### Entries supplied
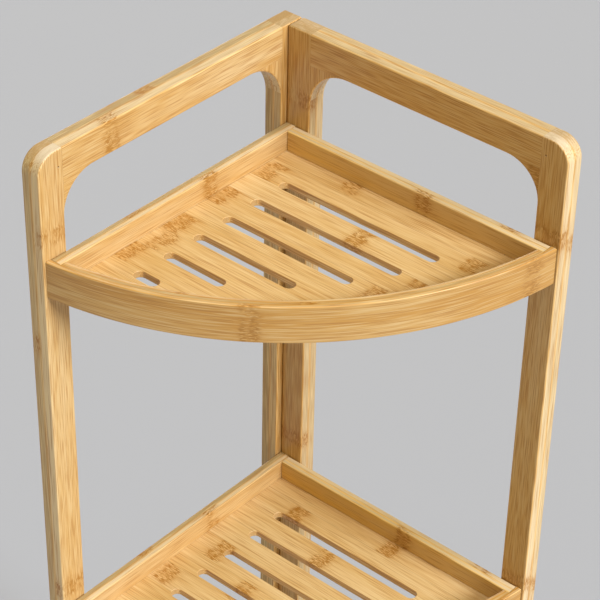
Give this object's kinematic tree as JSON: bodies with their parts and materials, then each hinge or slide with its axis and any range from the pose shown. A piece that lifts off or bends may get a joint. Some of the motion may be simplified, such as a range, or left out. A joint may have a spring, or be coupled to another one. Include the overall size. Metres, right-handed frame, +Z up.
{
  "type": "bamboo corner shelf",
  "caption": "Free-standing bamboo corner shelf: quarter-round slotted trays with raised rims held between two flat post-and-rail frames that meet at a right angle.",
  "frame": {"origin": "centre of the square footprint, on the floor, under the foot pads", "axes": "+Z up; the left frame stands along the -X side and the right frame along the +Y side, so the closed corner is at (-X, +Y) and the curved tray fronts face (+X, -Y)"},
  "size_m": [0.24, 0.24, 0.8],
  "materials": {
    "frame_bamboo": "laminated bamboo, satin clear varnish",
    "rail_bamboo": "laminated bamboo, satin clear varnish",
    "panel_bamboo": "edge-glued bamboo strips, satin clear varnish",
    "fastener_steel": "zinc-plated steel",
    "foot_rubber": "matt dark rubber"
  },
  "bodies": {
    "root": {"left_front_post": "frame_bamboo", "left_back_post": "frame_bamboo", "left_top_rail": "frame_bamboo", "left_front_corner_block": "frame_bamboo", "left_back_corner_block": "frame_bamboo", "right_front_post": "frame_bamboo", "right_back_post": "frame_bamboo", "right_top_rail": "frame_bamboo", "right_front_corner_block": "frame_bamboo", "right_back_corner_block": "frame_bamboo", "top_tray_left_rail": "rail_bamboo", "top_tray_right_rail": "rail_bamboo", "top_tray_front_rail": "rail_bamboo", "top_tray_slotted_panel": "panel_bamboo", "middle_tray_left_rail": "rail_bamboo", "middle_tray_right_rail": "rail_bamboo", "middle_tray_front_rail": "rail_bamboo", "middle_tray_slotted_panel": "panel_bamboo", "bottom_tray_left_rail": "rail_bamboo", "bottom_tray_right_rail": "rail_bamboo", "bottom_tray_front_rail": "rail_bamboo", "bottom_tray_slotted_panel": "panel_bamboo", "top_tray_screw_left_front": "fastener_steel", "top_tray_screw_right_front": "fastener_steel", "top_tray_screw_right_back": "fastener_steel", "top_tray_screw_corner": "fastener_steel", "middle_tray_screw_left_front": "fastener_steel", "middle_tray_screw_right_front": "fastener_steel", "middle_tray_screw_right_back": "fastener_steel", "middle_tray_screw_corner": "fastener_steel", "bottom_tray_screw_left_front": "fastener_steel", "bottom_tray_screw_right_front": "fastener_steel", "bottom_tray_screw_right_back": "fastener_steel", "bottom_tray_screw_corner": "fastener_steel", "frame_screw_upper": "fastener_steel", "frame_screw_middle": "fastener_steel", "frame_screw_lower": "fastener_steel", "left_brad": "fastener_steel", "right_brad": "fastener_steel", "left_front_foot_pad": "foot_rubber", "left_back_foot_pad": "foot_rubber", "right_front_foot_pad": "foot_rubber", "right_back_foot_pad": "foot_rubber"}
  },
  "joints": []
}
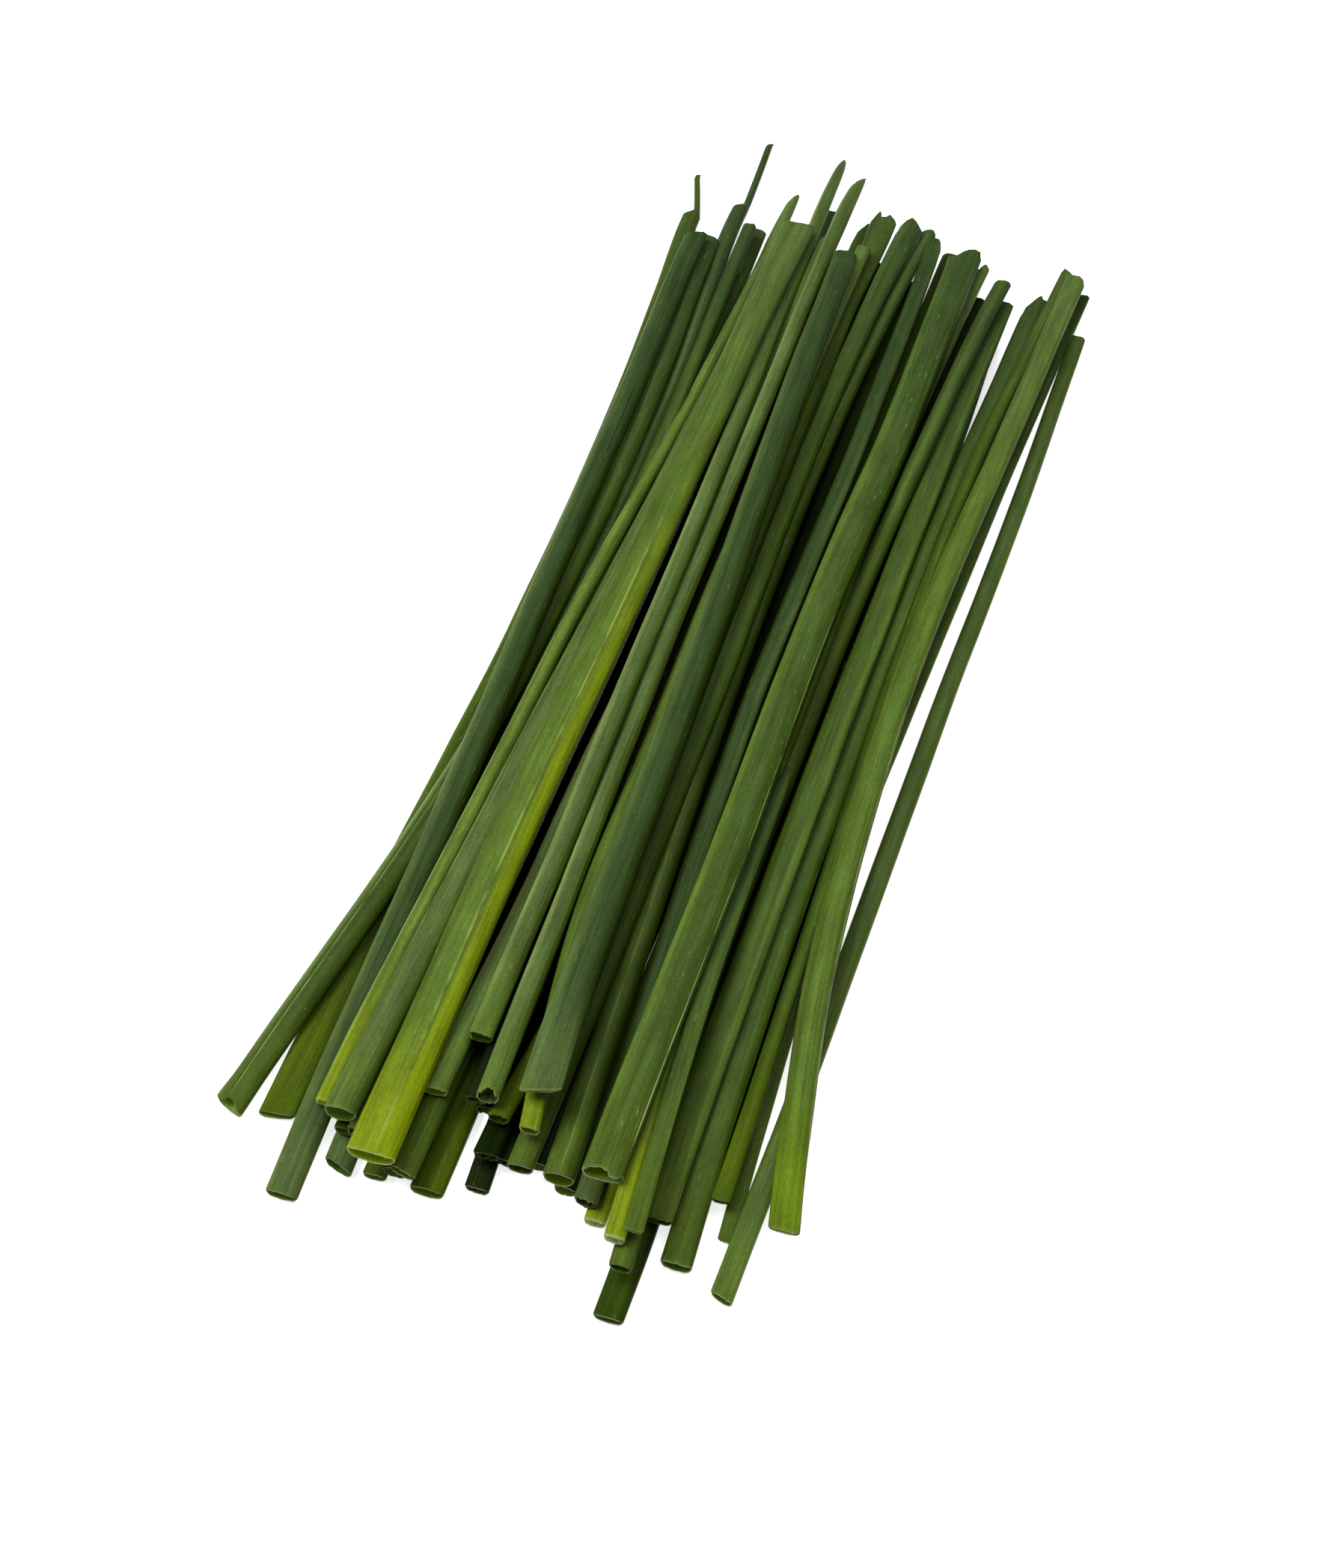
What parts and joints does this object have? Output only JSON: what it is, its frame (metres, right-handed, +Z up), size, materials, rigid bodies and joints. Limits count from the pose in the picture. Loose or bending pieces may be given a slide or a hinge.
######
• **Problem**:
Exactly reproduce every line found in the records.

• **Written solution**:
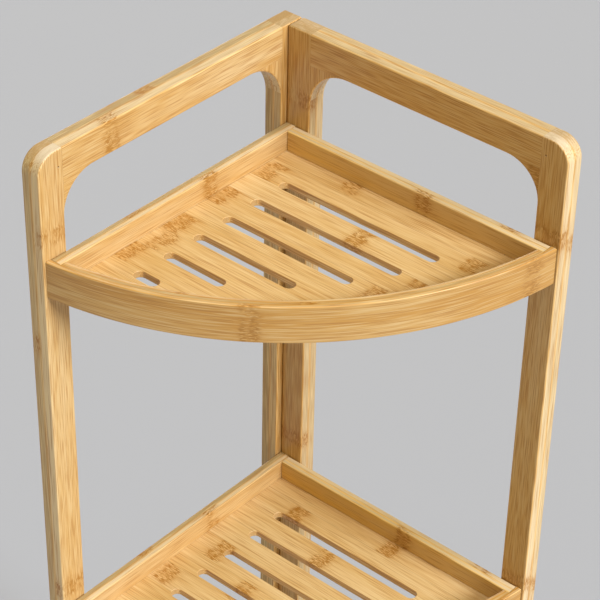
Give this object's kinematic tree as JSON: bodies with their parts and materials, then each hinge or slide with its axis and any range from the pose shown. A piece that lifts off or bends may get a joint. Some of the motion may be simplified, such as a range, or left out. A joint may have a spring, or be coupled to another one. Include the overall size. Metres, right-handed frame, +Z up.
{
  "type": "bamboo corner shelf",
  "caption": "Free-standing bamboo corner shelf: quarter-round slotted trays with raised rims held between two flat post-and-rail frames that meet at a right angle.",
  "frame": {"origin": "centre of the square footprint, on the floor, under the foot pads", "axes": "+Z up; the left frame stands along the -X side and the right frame along the +Y side, so the closed corner is at (-X, +Y) and the curved tray fronts face (+X, -Y)"},
  "size_m": [0.24, 0.24, 0.8],
  "materials": {
    "frame_bamboo": "laminated bamboo, satin clear varnish",
    "rail_bamboo": "laminated bamboo, satin clear varnish",
    "panel_bamboo": "edge-glued bamboo strips, satin clear varnish",
    "fastener_steel": "zinc-plated steel",
    "foot_rubber": "matt dark rubber"
  },
  "bodies": {
    "root": {"left_front_post": "frame_bamboo", "left_back_post": "frame_bamboo", "left_top_rail": "frame_bamboo", "left_front_corner_block": "frame_bamboo", "left_back_corner_block": "frame_bamboo", "right_front_post": "frame_bamboo", "right_back_post": "frame_bamboo", "right_top_rail": "frame_bamboo", "right_front_corner_block": "frame_bamboo", "right_back_corner_block": "frame_bamboo", "top_tray_left_rail": "rail_bamboo", "top_tray_right_rail": "rail_bamboo", "top_tray_front_rail": "rail_bamboo", "top_tray_slotted_panel": "panel_bamboo", "middle_tray_left_rail": "rail_bamboo", "middle_tray_right_rail": "rail_bamboo", "middle_tray_front_rail": "rail_bamboo", "middle_tray_slotted_panel": "panel_bamboo", "bottom_tray_left_rail": "rail_bamboo", "bottom_tray_right_rail": "rail_bamboo", "bottom_tray_front_rail": "rail_bamboo", "bottom_tray_slotted_panel": "panel_bamboo", "top_tray_screw_left_front": "fastener_steel", "top_tray_screw_right_front": "fastener_steel", "top_tray_screw_right_back": "fastener_steel", "top_tray_screw_corner": "fastener_steel", "middle_tray_screw_left_front": "fastener_steel", "middle_tray_screw_right_front": "fastener_steel", "middle_tray_screw_right_back": "fastener_steel", "middle_tray_screw_corner": "fastener_steel", "bottom_tray_screw_left_front": "fastener_steel", "bottom_tray_screw_right_front": "fastener_steel", "bottom_tray_screw_right_back": "fastener_steel", "bottom_tray_screw_corner": "fastener_steel", "frame_screw_upper": "fastener_steel", "frame_screw_middle": "fastener_steel", "frame_screw_lower": "fastener_steel", "left_brad": "fastener_steel", "right_brad": "fastener_steel", "left_front_foot_pad": "foot_rubber", "left_back_foot_pad": "foot_rubber", "right_front_foot_pad": "foot_rubber", "right_back_foot_pad": "foot_rubber"}
  },
  "joints": []
}
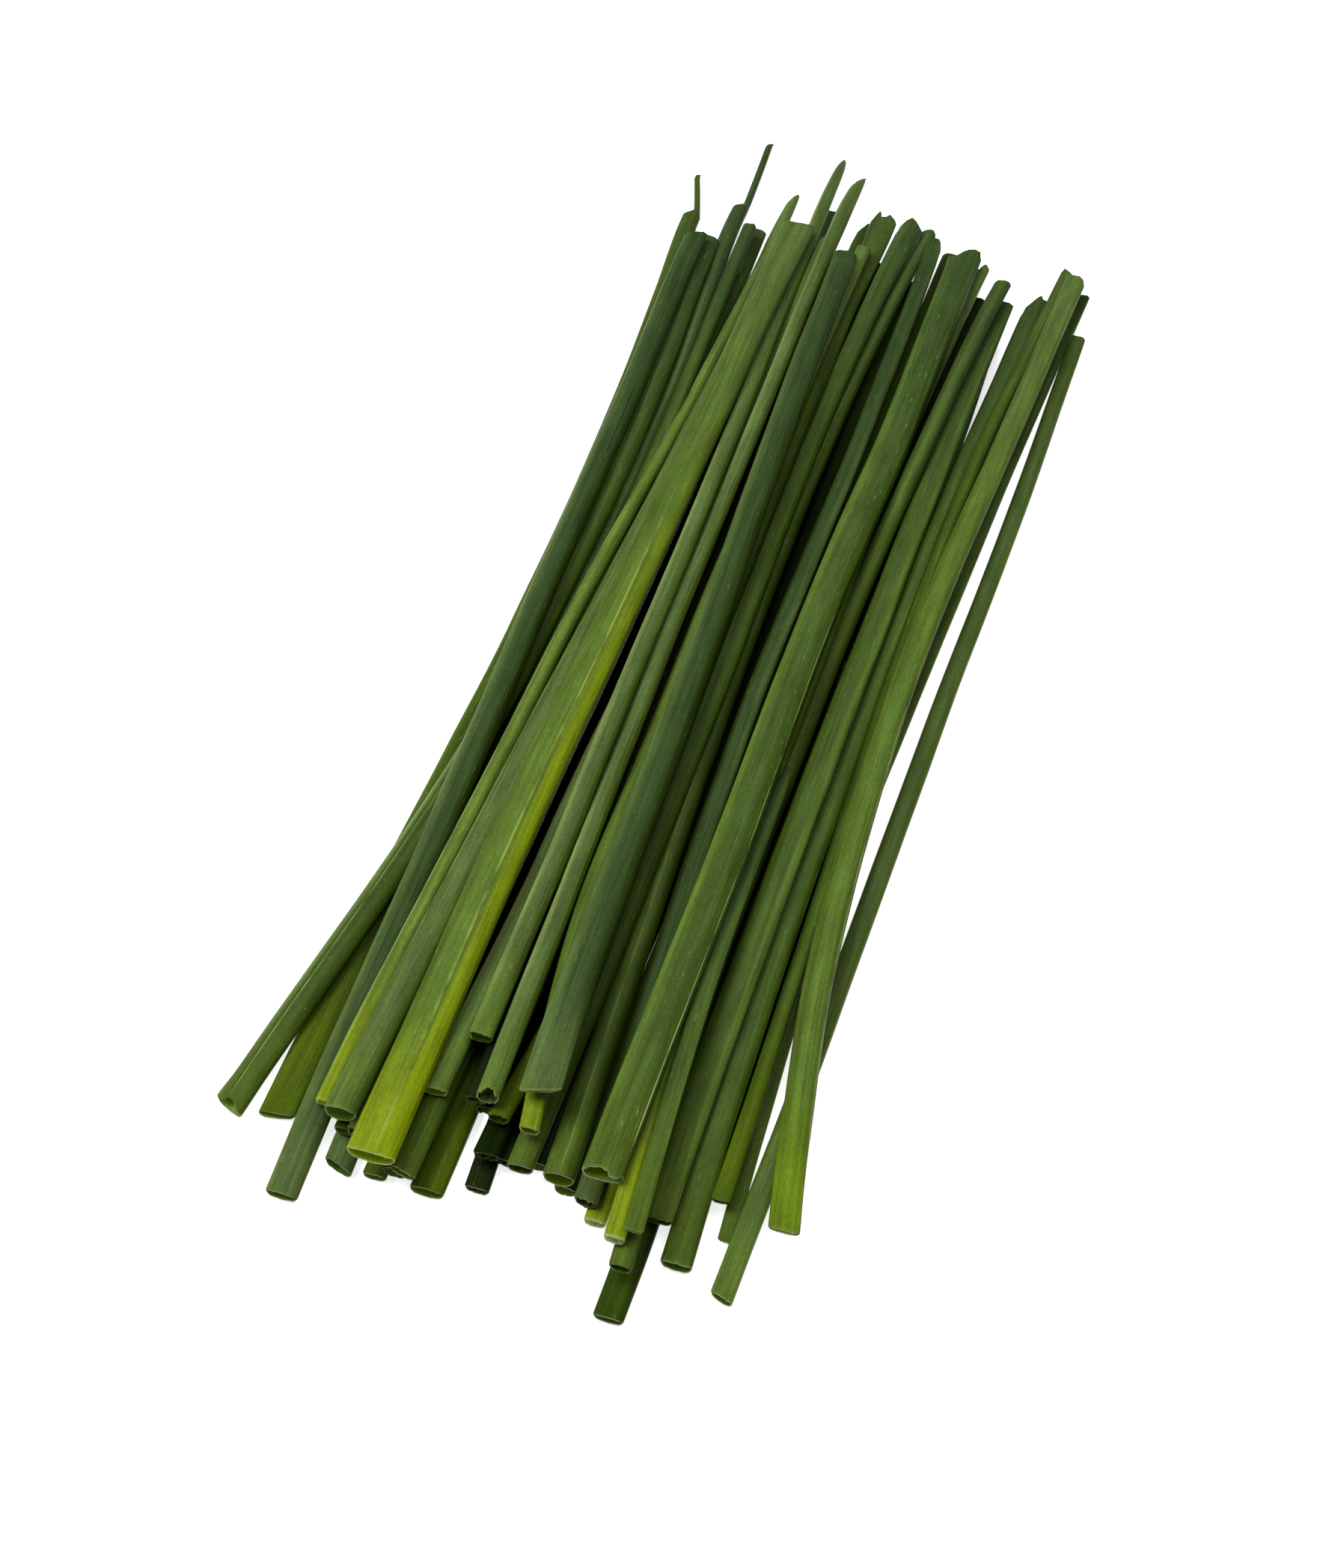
What parts and joints does this object have? Output only JSON: what it is, its frame (metres, right-handed, +Z up), size, materials, rigid bodies and joints. Limits count from the pose in the picture. Loose or bending pieces may be given a slide or a hinge.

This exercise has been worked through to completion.